By Chambo Ng’uni
WITH structures such as classrooms, dormitories and assembly hall having been painted recently, the outlook of Chalata Secondary School in Mkushi district has been beautified.
This rural boarding school sits on a vantage point below a rocky hill in Chalata, and is in a serene environment some metres from Mkushi River and the Great North Road.
However, all is not rosy at Chalata Secondary School, which is rated the second cleanest public secondary school in Central Province after Kapiri Mposhi Girls Secondary School.
The school has some nagging challenges, which if addressed, can transform the learning institution into one of the much sought-after in Mkushi.
Pupils are happy to be at this rural secondary school but they are concerned about the lack of ablutions and beds or bunk beds in their dormitories.

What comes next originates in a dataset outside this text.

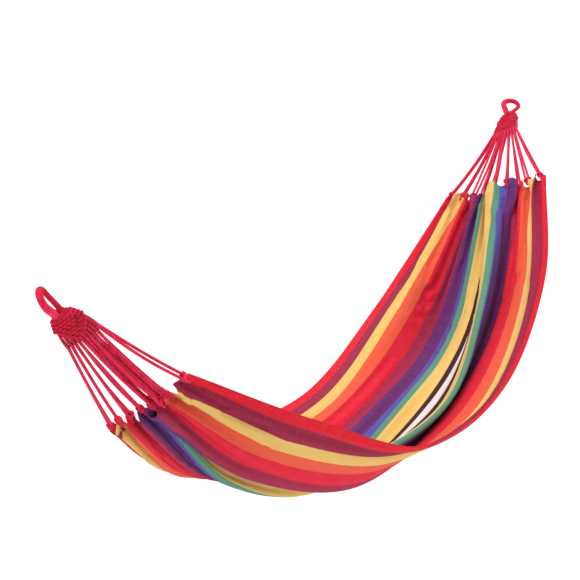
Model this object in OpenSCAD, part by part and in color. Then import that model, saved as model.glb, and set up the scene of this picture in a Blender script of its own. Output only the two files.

The pupils have confidence in their school management believing that it tries its best to ensure that they learn in a conducive environment for them to perform better in class and have good results after sitting for examinations.
“I would like to see a change at this school this term,” Matthews Lungu, a pupil, said. “As you can see [in this dormitory], we don’t have bunker beds and we sleep on the floor.”
Matthews, 17, a grade 11 pupil, shared in an interview recently that the lack of bunk beds is a serious problem for the pupils.
The school does not have bathrooms for male pupils, who now have no choice but to bath from the nearby Mkushi River.
And 16-year-old Patson Chiluba, a grade nine pupil, agreed with Matthews on the challenges at their school.
“I would like to see change, hopefully by the end of this term,” Patson said. “We need bunk beds and bathrooms. We should also have water throughout the day.”
The school management and the Parents Teachers Association (PTA) are trying their best to ensure that a better environment is created for the pupils.
Chalata Secondary School head teacher Sunday Mukosha said the lack of beds at the institution is a source of concern because pupils need to sleep in a better environment.
“My boys and girls sleep on the floor. My school has no bunk beds and there are no mattresses,” Mr Mukosha said.
For a boarding secondary school, Mr Mukosha said bunk beds are a necessity as opposed to a situation where pupils go with their own mattresses to a learning institution.
“There are no ablutions and toilets, my boys and girls bath in the Mkushi River. It is in this regard that as an institution, we are humbly requesting government’s intervention,” he said.
Lack of transport is another problem. The school’s management and PTA are now scouting for funds to buy a bus.
The school’s only vehicle, a light Canter truck which was recently repaired, is used to carry firewood and other necessities.
The school needs about K250,000 to buy a bus but only K100,000 has so far been raised.
“We have no bus despite being a secondary school. We need to take our pupils for sports and other activities using our own bus,” Mr Mukosha said.
He said management cannot ferry pupils using a light truck for school programmes.
Chalata Secondary School has 16 classrooms and runs from grade eight to 12. It has 128 female pupils and 178 male pupils.
The school also has 17 female and 15 male teachers. Ten female teachers and seven males are accommodated by the school while the rest rent houses in the surrounding community.
The institution records low pupil enrolments which Mr Mukosha attributes to lack of infrastructure and bedding requisites for pupils.
“This [lack of beds] might have been normal in the past, but for me I find it abnormal especially that I was at a well organised school,” he explained.
Mr Mukosha is confident that with better infrastructure, Chalata Secondary School can attract more pupils from Mkushi and beyond.
“If we improve our infrastructure, more pupils will be attracted to come to this school,” he said with optimism.
“With this number of pupils , it’s difficult to levy pupils for projects such as the one we have of buying a bus.”
Fortunately, the school has electricity and information communication technology (ICT) is one of the subjects that pupils learn.
The institution has 20 computers, out of which only 14 are currently working.
“We have power and our pupils learn ICT. The performance rate is at 75 percent and for now, these computers are not enough because the pupils are many,” Mr Mukosha said.
After scanning the male pupils’ dormitory, it became apparent that the lack of beds and other facilities which can help create a better learning environment at Chalata Secondary School is a genuine cry which should be treated with the urgency it deserves.